The $8.2 billion in financial remedies consisted of $6.1 billion in disgorgement and prejudgment interest, also the highest amount on record, and $2.1 billion in civil penalties, the second-highest amount on record. Approximately 56 percent of the $8.2 billion financial remedies ordered is attributable to a monetary judgment obtained following the SEC’s jury trial win against Terraform Labs and Do Kwon, who were charged with one of the largest securities frauds in U.S. history.

The SEC really said fuck this guy in particular.

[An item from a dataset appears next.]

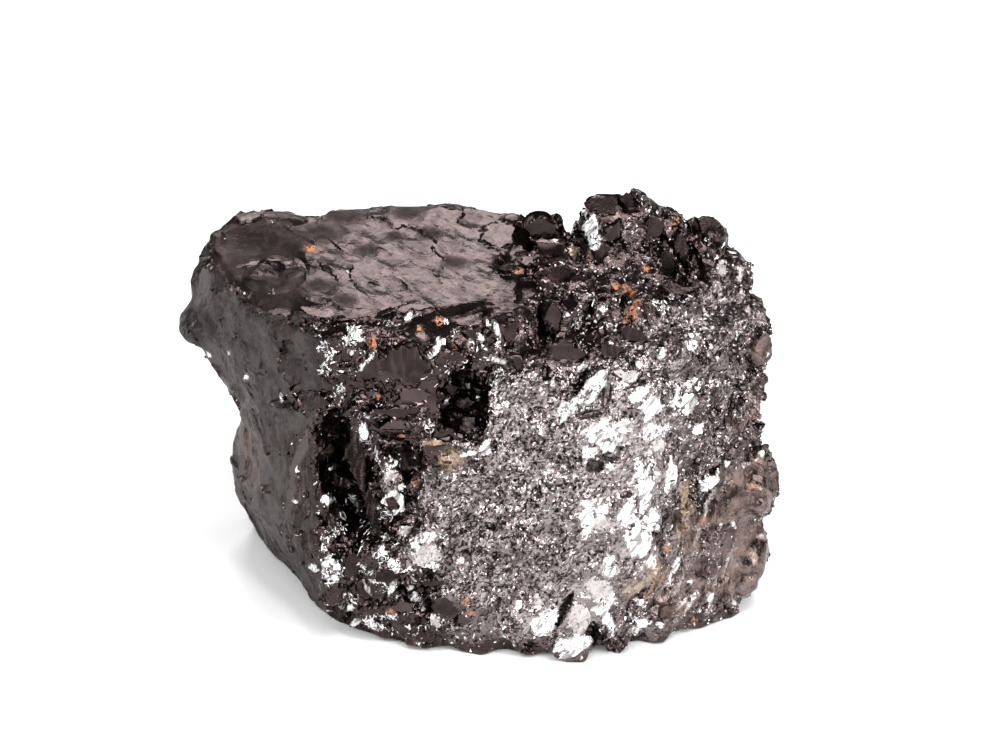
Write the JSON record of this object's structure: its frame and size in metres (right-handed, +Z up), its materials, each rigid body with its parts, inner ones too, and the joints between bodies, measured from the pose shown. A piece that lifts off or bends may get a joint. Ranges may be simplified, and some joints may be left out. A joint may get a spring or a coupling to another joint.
{
  "type": "elite shungite chunk",
  "caption": "Rough chunk of silver-black elite shungite with a flat cleaved top, a sparkling granular front face, a knobbly crest and a flat foot to rest on.",
  "frame": {"origin": "under the middle of the chunk's bounding box, on the plane of its flat foot", "axes": "+Z up, +X along the chunk's longest side towards the knobbly crest, and the broad sparkling fracture face towards -Y"},
  "size_m": [0.0518, 0.0284, 0.0375],
  "materials": {
    "shungite": "semi-metallic, glassy silver-black, with bright glints on fresh fractures and faint rust stains"
  },
  "bodies": {
    "root": {"shungite_stone": "shungite"}
  },
  "joints": []
}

As part of that settlement, crypto startup that’s now ass up Terraform agreed to pay $3,586,875,883 in disgorgement, $466,952,423 in prejudgment interest, and a $420,000,000 civil penalty. Kwon agreed to pay $110,000,000 in disgorgement and $14,320,196 in prejudgment interest on a joint and several basis with Terraform, as well as an $80,000,000 civil penalty. Good luck collecting that.

If you take Terraform out of the equation that leaves approximately $4.6 billion, slightly less than 2023’s total SEC enforcements.

Looking at the SEC’s chart of what they got people for, “securities offering” wins again:

2023’s:

SEC 2023 enforcements by classification

Meanwhile, Acting SEC Chairman Mark Uyeda has kicked off his time in the big chair by walking back the SEC’s plan to get its claws deep into crypto. “In my view, it was a mistake for the commission to link together regulation of the Treasury markets with a heavy-handed attempt to tamp down the crypto market,” he said in remarks to the 2025 Annual Washington Conference of the Institute of International Bankers on March 10.

“[I]n light of the significant negative public comment received on the definition of exchange with respect to crypto, I have asked SEC staff for options on abandoning that part of the proposal,” he added.